Derzeit arbeiten wir an einer breitflächigen Erweiterung dieses Prototypen, der auf dem Semantic Web Application Framework CubicWeb basiert. Neben Handschriften binden wir Inkunabeln ein und legen einen Fokus auf die Provenienz, indem wir Daten aus den vier Datenbanken Esprit des Livres (Ecole nationale des Chartes, Datenbank zu Verkaufskatalogen), Bibale (IRHT, Datenbank zu historischen Büchersammlungen), Europeana Regia (BnF in Kooperation mit u. a. der Bayerischen Staatsbibliothek und der Herzog August Bibliothek, Datenbank zu drei bedeutenden historischen Sammlungen des Mittelalters und der Renaissance) und CRII (CNRS, Catalogues Régionaux des Incunables Informatisés) beziehungsweise CRIICO (CNRS, Catalogues Régionaux des Incunables Informatisés Centre-Ouest) integrieren.
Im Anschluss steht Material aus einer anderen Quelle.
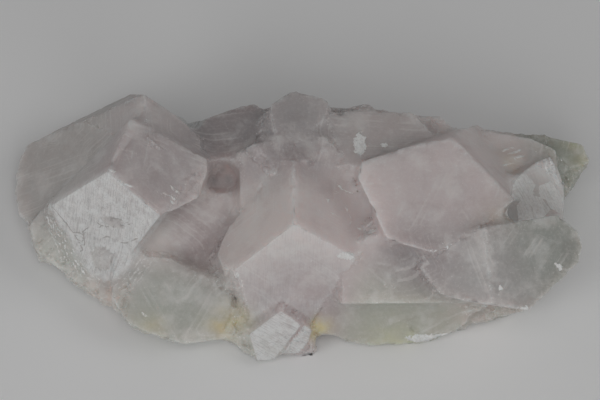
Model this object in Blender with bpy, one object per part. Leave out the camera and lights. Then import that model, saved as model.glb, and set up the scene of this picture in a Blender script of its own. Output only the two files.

Hinter dieser Applikation liegt ein Datenmodell, dass auf CIDOC-CRM und FRBRoo basiert. Erste Bereitstellungen unserer Daten in RDF liegen bereits als Test vor. Wir hoffen, in Zukunft nicht nur Werks-, Manifestations- und Exemplarsebene (unter Verwendung der Klassen F4 Manifestation Singleton für Handschriften sowie F3 Manifestation Product Type und F5 Item für Inkunabeln) zu behandeln, sondern die Texte der Handschriften und frühen Drucke auch einer Textvariante (Klasse F2 Expression) zuordnen zu können, wie beispielsweise von Perseus durch die Bereitstellung von URIs pro Text und Sprache begonnen.

Ein eingebundener Viewer zeigt zudem das Digitalisat des Exemplars beziehungsweise des entsprechenden Folios. Als Viewer wird derzeit Mirador favorisiert. Die Informationen zur Darstellung beruhen auf dem IIIF (International Image Interoperability Framework). Diese werden in JSON-LD Manifesten, erzeugt aus den Metadaten- und Imagesfiles der Partnerinstitution, an den Viewer übergeben. Der Viewer selbst arbeitet im Client und beherrscht unter anderem Zoomfunktionen der eingebundenen Bilder, Anzeige von Metadaten oder auch Überlagerung verschiedener Ebenen, wie zum Beispiel Bild und transkribierter Text.

Im Rahmen unseres Posters möchten wir die Vorgehensweise und technische Umsetzung ausgehend vom neuesten Stand des Portals Biblissima veranschaulichen.